To do: Repeat the whole listing exactly.

Information supplied:

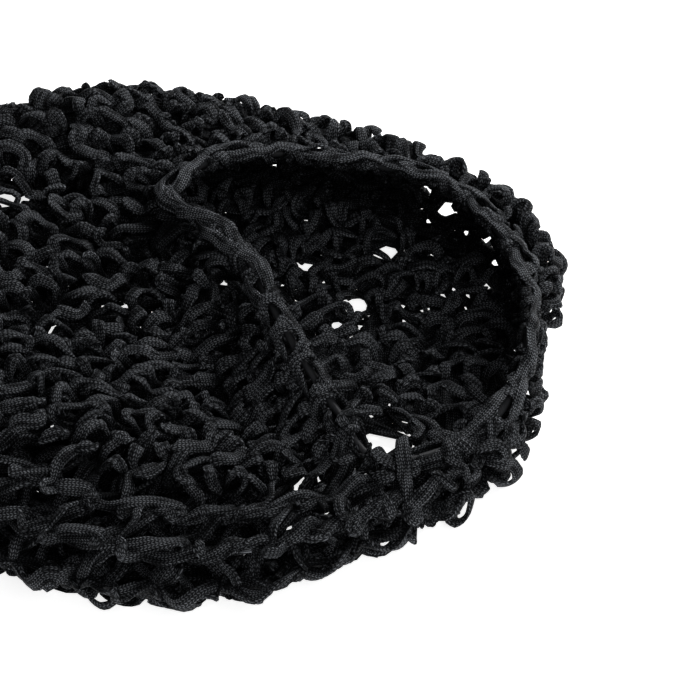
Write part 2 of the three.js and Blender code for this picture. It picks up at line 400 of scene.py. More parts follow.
TUCKED_STITCH = [
    Step(-0.36, 0.00, -2.0, 0.0, -0.2, 1.0, 0.85),
    Step(-0.34, 0.24, 1.2, -0.2, -0.2, 1.0, 1.0),
    Step(-0.32, 0.58, 3.4, 0.0, 0.0, 1.0, 1.1),
    Step(-0.14, 0.90, 3.2, 0.0, 0.3, 1.0, 1.0),
    Step(0.08, 1.10, 0.8, 0.3, 0.9, 0.4, 0.85),
    Step(0.22, 0.98, -2.2, 0.0, 0.4, -1.0, 0.85),
    Step(0.24, 0.70, -3.0, 0.2, 0.0, -1.0, 0.95),
    Step(0.12, 0.44, -1.4, 0.8, -0.4, -0.4, 0.85),
    Step(-0.02, 0.24, 1.6, 0.6, -0.4, 0.7, 0.95),
    Step(0.04, 0.00, 3.8, 0.1, -0.2, 1.0, 1.1),
    Step(0.22, -0.12, 2.6, 0.0, -0.2, 1.0, 1.05),
    Step(0.36, 0.02, 0.0, 0.3, 0.0, 1.0, 0.9),
    Step(0.46, 0.12, -2.2, 0.3, 0.0, 1.0, 0.85),
    Step(0.56, 0.02, -2.6, 0.0, 0.0, 1.0, 0.85),
]
LOOPED_STITCH = [
    Step(-0.36, 0.05, -2.0, 0.0, 0.0, 1.0, 0.85),
    Step(-0.20, -0.10, 1.4, -0.3, -0.1, 1.0, 0.95),
    Step(0.02, -0.12, 3.6, 0.0, -0.2, 1.0, 1.1),
    Step(0.24, 0.10, 3.4, 0.2, 0.0, 1.0, 1.1),
    Step(0.28, 0.44, 2.2, 0.3, 0.0, 1.0, 0.95),
    Step(0.10, 0.74, 2.8, 0.0, 0.2, 1.0, 1.05),
    Step(-0.14, 0.90, 1.2, -0.2, 0.5, 0.9, 0.95),
    Step(-0.24, 1.04, -1.6, -0.4, 0.9, 0.0, 0.85),
    Step(-0.10, 1.08, -3.2, 0.0, 0.4, -1.0, 0.85),
    Step(0.10, 0.86, -3.0, 0.0, 0.0, -1.0, 0.95),
    Step(0.16, 0.56, -3.0, 0.0, 0.0, -1.0, 1.0),
    Step(0.24, 0.26, -3.0, 0.0, -0.3, -1.0, 0.95),
    Step(0.36, 0.08, -2.4, 0.2, -1.0, -0.2, 0.8),
    Step(0.52, 0.04, -2.0, 0.2, -0.6, 0.8, 0.85),
]
# A stitch seen in a mirror runs through its steps backward, and enters and leaves the row at the same shares
MIRROR_SHIFT = 0.2
STITCH_TABLES = np.array([LEANING_STITCH, TUCKED_STITCH, LOOPED_STITCH])
MIRRORED_TABLES = STITCH_TABLES[:, ::-1] * (-1, 1, 1, -1, 1, 1, 1) + (MIRROR_SHIFT, 0, 0, 0, 0, 0, 0)
SHORT_STITCHES = np.concatenate([STITCH_TABLES, MIRRORED_TABLES])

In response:
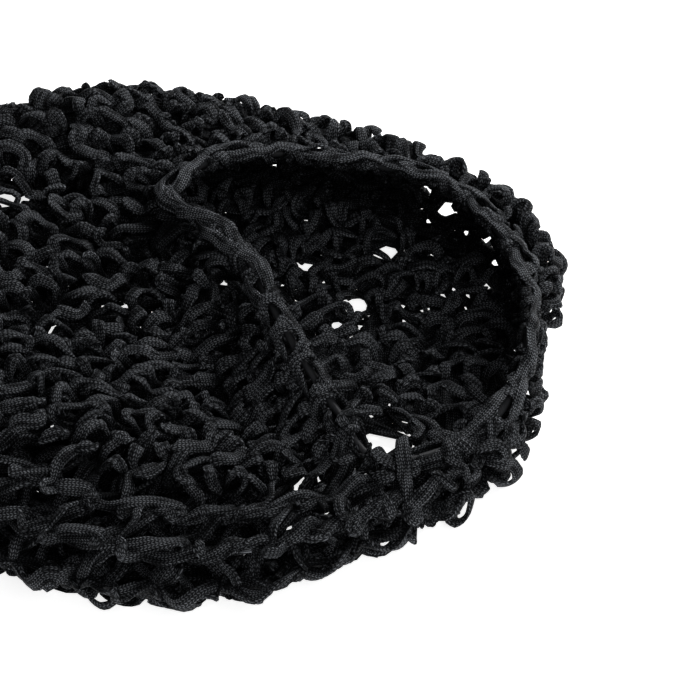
Write part 2 of the three.js and Blender code for this picture. It picks up at line 400 of scene.py. More parts follow.
TUCKED_STITCH = [
    Step(-0.36, 0.00, -2.0, 0.0, -0.2, 1.0, 0.85),
    Step(-0.34, 0.24, 1.2, -0.2, -0.2, 1.0, 1.0),
    Step(-0.32, 0.58, 3.4, 0.0, 0.0, 1.0, 1.1),
    Step(-0.14, 0.90, 3.2, 0.0, 0.3, 1.0, 1.0),
    Step(0.08, 1.10, 0.8, 0.3, 0.9, 0.4, 0.85),
    Step(0.22, 0.98, -2.2, 0.0, 0.4, -1.0, 0.85),
    Step(0.24, 0.70, -3.0, 0.2, 0.0, -1.0, 0.95),
    Step(0.12, 0.44, -1.4, 0.8, -0.4, -0.4, 0.85),
    Step(-0.02, 0.24, 1.6, 0.6, -0.4, 0.7, 0.95),
    Step(0.04, 0.00, 3.8, 0.1, -0.2, 1.0, 1.1),
    Step(0.22, -0.12, 2.6, 0.0, -0.2, 1.0, 1.05),
    Step(0.36, 0.02, 0.0, 0.3, 0.0, 1.0, 0.9),
    Step(0.46, 0.12, -2.2, 0.3, 0.0, 1.0, 0.85),
    Step(0.56, 0.02, -2.6, 0.0, 0.0, 1.0, 0.85),
]
LOOPED_STITCH = [
    Step(-0.36, 0.05, -2.0, 0.0, 0.0, 1.0, 0.85),
    Step(-0.20, -0.10, 1.4, -0.3, -0.1, 1.0, 0.95),
    Step(0.02, -0.12, 3.6, 0.0, -0.2, 1.0, 1.1),
    Step(0.24, 0.10, 3.4, 0.2, 0.0, 1.0, 1.1),
    Step(0.28, 0.44, 2.2, 0.3, 0.0, 1.0, 0.95),
    Step(0.10, 0.74, 2.8, 0.0, 0.2, 1.0, 1.05),
    Step(-0.14, 0.90, 1.2, -0.2, 0.5, 0.9, 0.95),
    Step(-0.24, 1.04, -1.6, -0.4, 0.9, 0.0, 0.85),
    Step(-0.10, 1.08, -3.2, 0.0, 0.4, -1.0, 0.85),
    Step(0.10, 0.86, -3.0, 0.0, 0.0, -1.0, 0.95),
    Step(0.16, 0.56, -3.0, 0.0, 0.0, -1.0, 1.0),
    Step(0.24, 0.26, -3.0, 0.0, -0.3, -1.0, 0.95),
    Step(0.36, 0.08, -2.4, 0.2, -1.0, -0.2, 0.8),
    Step(0.52, 0.04, -2.0, 0.2, -0.6, 0.8, 0.85),
]
# A stitch seen in a mirror runs through its steps backward, and enters and leaves the row at the same shares
MIRROR_SHIFT = 0.2
STITCH_TABLES = np.array([LEANING_STITCH, TUCKED_STITCH, LOOPED_STITCH])
MIRRORED_TABLES = STITCH_TABLES[:, ::-1] * (-1, 1, 1, -1, 1, 1, 1) + (MIRROR_SHIFT, 0, 0, 0, 0, 0, 0)
SHORT_STITCHES = np.concatenate([STITCH_TABLES, MIRRORED_TABLES])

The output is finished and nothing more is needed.